Among the entries below, extract exactly the lines that run from the one with "beam_collar(side, way)" through the one with "in imported if", both ends included.

PROVIDED MATERIAL:
■ ■ ■

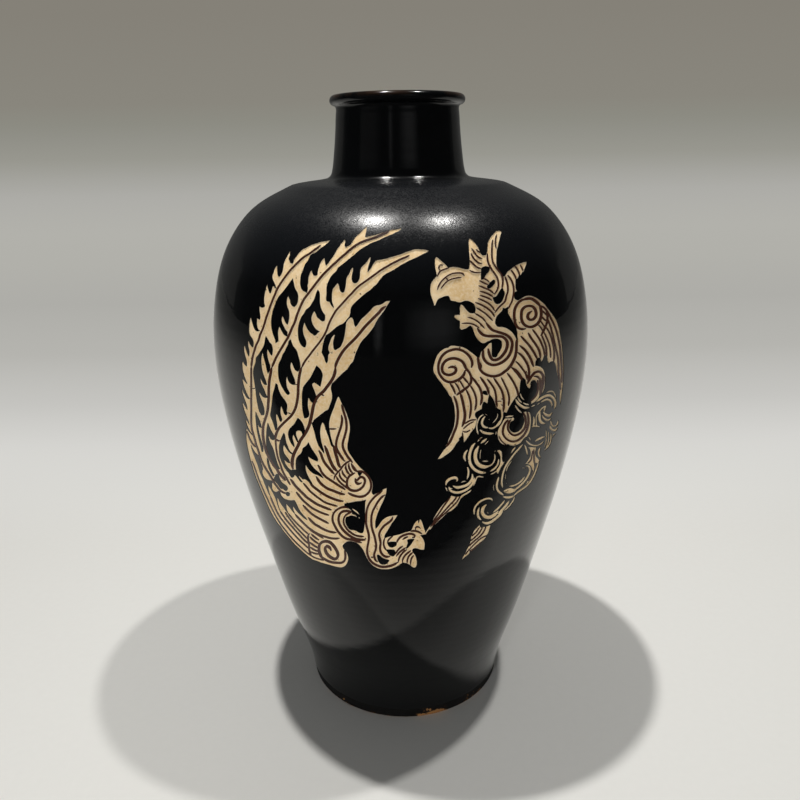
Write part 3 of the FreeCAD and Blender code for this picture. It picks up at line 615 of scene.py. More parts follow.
    (1.8, [(396, 556.7), (398, 554), (401, 551.2), (404, 549.1), (406.3, 547.8)]),
    (1.8, [(398.2, 562.7), (398.6, 560), (400, 556.6), (402.5, 553.2), (405, 551), (407, 549.8)]),
    (1.8, [(402.4, 562.8), (402.6, 560), (404, 557), (406, 554.6), (408.5, 552.5), (411, 550.7)]),
    (1.8, [(407, 563.7), (407.5, 559.6), (409, 556.2), (411, 554.1), (413, 552.6)]),
    (1.7, [(410.5, 565.5), (410.8, 561), (412, 557.6), (413.8, 555.7)]),
    # strands of the right bird's tail tip
    (1.5, [(450.5, 497), (448, 500.3), (445, 504.6), (442, 508.7), (440, 512), (437.5, 515.6),
           (435, 519), (433, 522)]),
    (1.4, [(457, 495), (456, 498), (453, 502), (450, 505), (447.4, 508), (445, 510.7), (442.5, 513.5),
           (440, 516.2), (437.4, 519), (435, 521.6), (432.8, 524.2), (430.3, 527.3)]),
    (1.2, [(460.3, 496), (458.5, 499.6), (456.5, 502.6), (454, 505.2), (451, 508), (448, 510.8),
           (444.5, 514.2), (441, 517.2), (438, 520.2), (435.6, 522.7), (433, 525.5)]),
]

# the right bird, as text: x,y of each point, and ! after a sharp corner

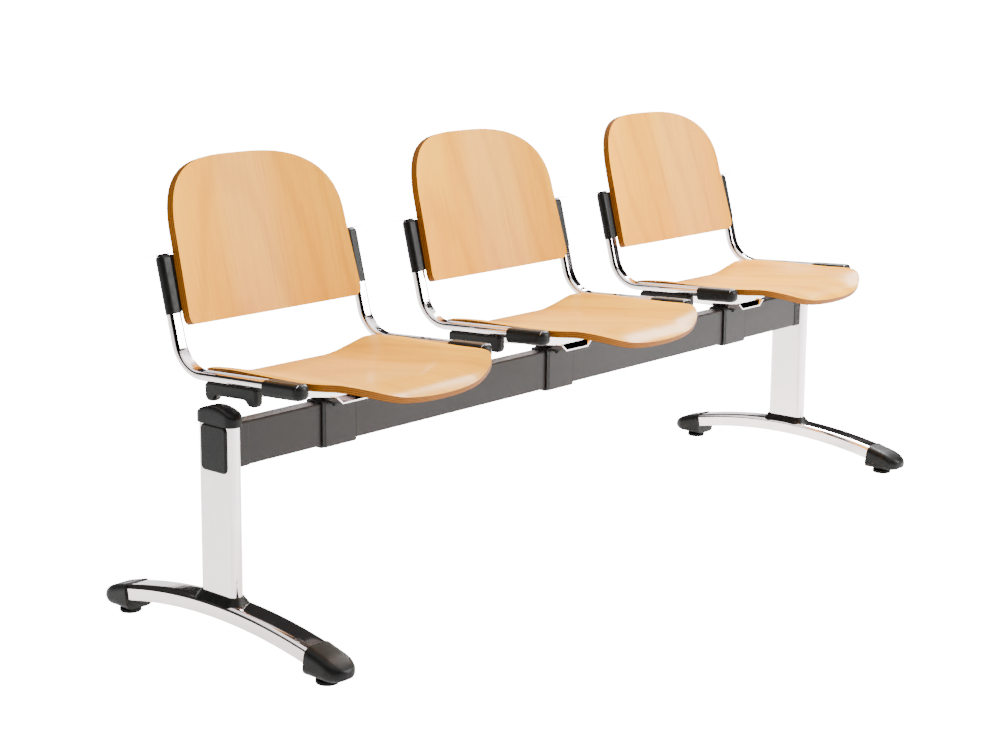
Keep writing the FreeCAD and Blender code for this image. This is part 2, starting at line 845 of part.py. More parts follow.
# Side profile of the seat shell: y, height of the middle, height of the sides
SEAT_STATIONS = [
    (92, 405.5, 421), (75, 407, 426), (20, 409.5, 431), (-30, 412.5, 432), (-80, 415.5, 432.5),
    (-130, 419, 433.5), (-175, 422.5, 436), (-205, 423, 437), (-228, 420.5, 435),
    (-246, 415.5, 431), (-259, 409.5, 425), (-267, 404, 419),
]


def seat_rise(part):
    """How far the shell has risen to its side, from 0 at the middle to 1 at the edge."""
    part = min(1.0, max(0.0, (abs(part) - 0.45) / 0.5))
    smooth = part * part * (3 - 2 * part)
    return (smooth + part * part) / 2


def seat_height(x, y):
    """Height of the shell's upper face, with straight runs between the stations."""
    for (y1, middle1, side1), (y2, middle2, side2) in zip(SEAT_STATIONS, SEAT_STATIONS[1:]):
        if y1 >= y >= y2:
            share = (y1 - y) / (y1 - y2)
            middle = middle1 + (middle2 - middle1) * share
            side = side1 + (side2 - side1) * share
            return middle + (side - middle) * seat_rise(x / D.seat_half.value)
    raise ValueError("outside the seat")


def seat(chair, x):
    """The shell is a moulded sheet: a curved surface, thickened down and cut to its plan outline."""
    half = D.seat_half.value
    rows = []
    for y, middle, side in SEAT_STATIONS:
        row = []
        for step in range(-8, 9):
            part = step / 8 * 1.08
            row.append(V(half * part, y, middle + (side - middle) * seat_rise(part)))
        rows.append(row)
    surface = Part.BSplineSurface()
    surface.interpolate(rows)
    shell = surface.toShape().makeOffsetShape(-D.seat_thick.value, 0.01, fill=True)
    cutter = seat_outline_prism()
    shape = shell.common(cutter)
    label = f"{chair}_seat"
    item = doc.addObject("Part::Feature", label)
    item.Label = label
    item.Shape = shape.Solids[0]
    place(item, x, 0, 0)
    return keep(item)


def seat_outline_prism():
    """The seat's plan: small rear corners, straight sides and one full curve round the front."""
    half, rear, small = D.seat_half.value, D.seat_rear.value, D.seat_rear_corner.value
    deep, form = D.seat_front_deep.value, D.seat_front_form.value
    shoulder = deep - D.seat_front.value
    front = []
    for step in range(25):
        angle = math.pi * step / 24
        across = math.copysign(abs(math.cos(angle)) ** (2 / form), math.cos(angle))
        front.append(V(half * across, shoulder - deep * math.sin(angle) ** (2 / form), 0))
    curve = Part.BSplineCurve()
    curve.interpolate(Points=front, InitialTangent=V(0, -1, 0), FinalTangent=V(0, 1, 0))
    near = small * (1 - math.sqrt(0.5))
    edges = [
        curve.toShape(),
        Part.makeLine(front[-1], V(-half, rear - small, 0)),
        Part.Arc(V(-half, rear - small, 0), V(near - half, rear - near, 0),
                 V(small - half, rear, 0)).toShape(),
        Part.makeLine(V(small - half, rear, 0), V(half - small, rear, 0)),
        Part.Arc(V(half - small, rear, 0), V(half - near, rear - near, 0),
                 V(half, rear - small, 0)).toShape(),
        Part.makeLine(V(half, rear - small, 0), front[0]),
    ]
    face = Part.Face(Part.Wire(edges))
    face.translate(V(0, 0, 300))
    return face.extrude(V(0, 0, 200))


def carrier(chair, x):
    """The pressed carrier: a winged plate with turned-down edges welded over a trough."""
    body = new_body(f"{chair}_carrier")
    thick = D.plate_thick
    flat, shoulder = D.plate_flat, D.plate_shoulder
    inside = D.tube_place - D.tube_width / 2 - D.fit_gap
    low, rise, tab = D.plate_low, D.plate_rise, D.tab_top

    def wing(top_of, face, deep):
        sketch = new_sketch(body, "XZ_Plane", face)
        right = [(flat, low, 0), (shoulder, rise, 0), (inside, rise + 4, 0), (inside, tab, 0),
                 (inside - thick, tab, 0)]
        right += top_of
        left = [(-a, b, r) for a, b, r in reversed(right)]
        outline(sketch, right + left)
        pad(body, sketch, deep, back=True)

    sheet_top = [(inside - thick, rise + 4 + thick, 0), (shoulder - 1, rise + thick, 0),
                 (flat, low + thick, 0)]
    wing(sheet_top, D.plate_front, D.plate_front + D.plate_back)
    # The upright edges reach to just under the seat shell
    for edge in (-D.plate_front, D.plate_back):
        y = edge.value
        lip_top = [(inside - thick, tab - 6, 0)]
        for x_at in (178, 160, 147, 120, 105, 90, flat.value):
            slope = (seat_height(x_at + 1, y) - seat_height(x_at - 1, y)) / 2
            deep = D.seat_thick.value * math.sqrt(1 + slope * slope)
            lip_top.append((x_at, seat_height(x_at, y) - deep - 0.5, 0))
        wing(lip_top, -edge if y < 0 else -edge + thick, thick)
    # The trough: a flared channel with an open end, under the plate
    trough = new_sketch(body, "XZ_Plane", D.tray_front)
    bottom, top = D.tray_bottom / 2, D.tray_top / 2
    bed = D.beam_top + D.clamp_wall + D.fit_gap
    outline(trough, [(-bottom, bed, 0), (bottom, bed, 0), (top, low, 0), (top - thick * 1.4, low, 0),
                     (bottom - thick * 0.4, bed + thick, 0), (-bottom + thick * 0.4, bed + thick, 0),
                     (-top + thick * 1.4, low, 0), (-top, low, 0)])
    pad(body, trough, D.tray_front + D.tray_rear, back=True)
    place(body, x, 0, 0)
    return keep(body)


def clamp(chair, x):
    body = new_body(f"{chair}_beam_clamp")
    middle = (-D.beam_depth / 2, D.beam_top - D.beam_height / 2)
    wall = D.clamp_wall * 2
    gap = D.clamp_gap * 2
    pad(body, block(new_sketch(body, "YZ_Plane"), D.beam_depth + wall, D.beam_height + wall,
                    D.beam_corner, middle), D.clamp_width, both=True)
    pocket(body, block(new_sketch(body, "YZ_Plane"), D.beam_depth + gap, D.beam_height + gap,
                       D.beam_corner, middle))
    place(body, x, 0, 0)
    return keep(body)


def build_leg(side, way):
    x = D.leg_spacing / 2 * way
    column(side, x)
    column_cap(side, x, way)
    bolt_cover(side, x, turned=(way > 0))
    bar = foot_bar(side, x)
    column_collar(side, x)
    for end in ("front", "rear"):
        toe_cap(side, end, x, bar)
        glide(side, end, x)
    beam_collar(side, way)


def build_chair(index):
    chair = f"chair_{index + 1}"
    x = D.chair_shift + D.chair_pitch * (index - 1)
    seat(chair, x)
    back_panel(chair, x)
    carrier(chair, x)
    clamp(chair, x)
    for side, way in (("left", -1), ("right", 1)):
        rail_x = x + D.tube_place * way
        side_tube(chair, side, rail_x)
        rail_cap(chair, side, rail_x)
        saddle(chair, side, rail_x)
        back_sleeve(chair, side, x, way)


def main():
    for side, way in (("left", -1), ("right", 1)):
        build_leg(side, way)
    beam()
    for index in range(3):
        build_chair(index)
    doc.recompute()
    for item in doc.Objects:
        if "Invalid" in item.State or "Error" in item.State:
            raise RuntimeError(f"{item.Label} failed: {item.State}")
    for item in PARTS:
        if item.Shape.isNull() or not item.Shape.isValid():
            raise RuntimeError(f"{item.Label} has no valid shape")
    os.makedirs("parts", exist_ok=True)
    for item in PARTS:
        item.Shape.exportStep(os.path.join("parts", f"{item.Label}.step"))
        solids = len(item.Shape.Solids)
        print(f"{item.Label}: {solids} solid, {item.Shape.Volume / 1000:.1f} cm3")


main()
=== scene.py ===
import bmesh
import bpy
import logging
import math
from collections.abc import Callable
from dataclasses import dataclass, field
from enum import Enum
from mathutils import Matrix, Vector


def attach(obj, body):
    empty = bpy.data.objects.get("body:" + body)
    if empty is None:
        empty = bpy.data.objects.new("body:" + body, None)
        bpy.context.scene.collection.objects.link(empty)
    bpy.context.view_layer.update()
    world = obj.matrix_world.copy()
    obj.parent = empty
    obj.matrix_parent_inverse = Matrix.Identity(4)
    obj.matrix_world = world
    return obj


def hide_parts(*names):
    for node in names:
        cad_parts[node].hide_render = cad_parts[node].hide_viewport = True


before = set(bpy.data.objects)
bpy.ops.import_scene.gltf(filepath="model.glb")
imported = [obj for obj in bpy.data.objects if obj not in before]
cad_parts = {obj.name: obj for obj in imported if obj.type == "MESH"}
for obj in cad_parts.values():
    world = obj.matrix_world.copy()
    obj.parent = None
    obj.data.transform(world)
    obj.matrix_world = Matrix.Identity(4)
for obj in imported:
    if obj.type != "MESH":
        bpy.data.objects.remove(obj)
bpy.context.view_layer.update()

LOG = logging.getLogger("bench")
MM = 0.001
Pair = tuple[float, float]
Triple = tuple[float, float, float]
Shape = bmesh.types.BMesh
Face = bmesh.types.BMFace
Edge = bmesh.types.BMEdge
Socket = bpy.types.NodeSocket


class Finish(Enum):
    """The finishes of the bench's pieces, each named for its slot in the record."""

    CHROME = "chrome"
    PLASTIC = "black_plastic"
    RUBBER = "black_rubber"
    BEAM = "beam_paint"
    BEECH = "beech"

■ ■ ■

RESPONSE TO THE EXERCISE:
    beam_collar(side, way)


def build_chair(index):
    chair = f"chair_{index + 1}"
    x = D.chair_shift + D.chair_pitch * (index - 1)
    seat(chair, x)
    back_panel(chair, x)
    carrier(chair, x)
    clamp(chair, x)
    for side, way in (("left", -1), ("right", 1)):
        rail_x = x + D.tube_place * way
        side_tube(chair, side, rail_x)
        rail_cap(chair, side, rail_x)
        saddle(chair, side, rail_x)
        back_sleeve(chair, side, x, way)


def main():
    for side, way in (("left", -1), ("right", 1)):
        build_leg(side, way)
    beam()
    for index in range(3):
        build_chair(index)
    doc.recompute()
    for item in doc.Objects:
        if "Invalid" in item.State or "Error" in item.State:
            raise RuntimeError(f"{item.Label} failed: {item.State}")
    for item in PARTS:
        if item.Shape.isNull() or not item.Shape.isValid():
            raise RuntimeError(f"{item.Label} has no valid shape")
    os.makedirs("parts", exist_ok=True)
    for item in PARTS:
        item.Shape.exportStep(os.path.join("parts", f"{item.Label}.step"))
        solids = len(item.Shape.Solids)
        print(f"{item.Label}: {solids} solid, {item.Shape.Volume / 1000:.1f} cm3")


main()
=== scene.py ===
import bmesh
import bpy
import logging
import math
from collections.abc import Callable
from dataclasses import dataclass, field
from enum import Enum
from mathutils import Matrix, Vector


def attach(obj, body):
    empty = bpy.data.objects.get("body:" + body)
    if empty is None:
        empty = bpy.data.objects.new("body:" + body, None)
        bpy.context.scene.collection.objects.link(empty)
    bpy.context.view_layer.update()
    world = obj.matrix_world.copy()
    obj.parent = empty
    obj.matrix_parent_inverse = Matrix.Identity(4)
    obj.matrix_world = world
    return obj


def hide_parts(*names):
    for node in names:
        cad_parts[node].hide_render = cad_parts[node].hide_viewport = True


before = set(bpy.data.objects)
bpy.ops.import_scene.gltf(filepath="model.glb")
imported = [obj for obj in bpy.data.objects if obj not in before]
cad_parts = {obj.name: obj for obj in imported if obj.type == "MESH"}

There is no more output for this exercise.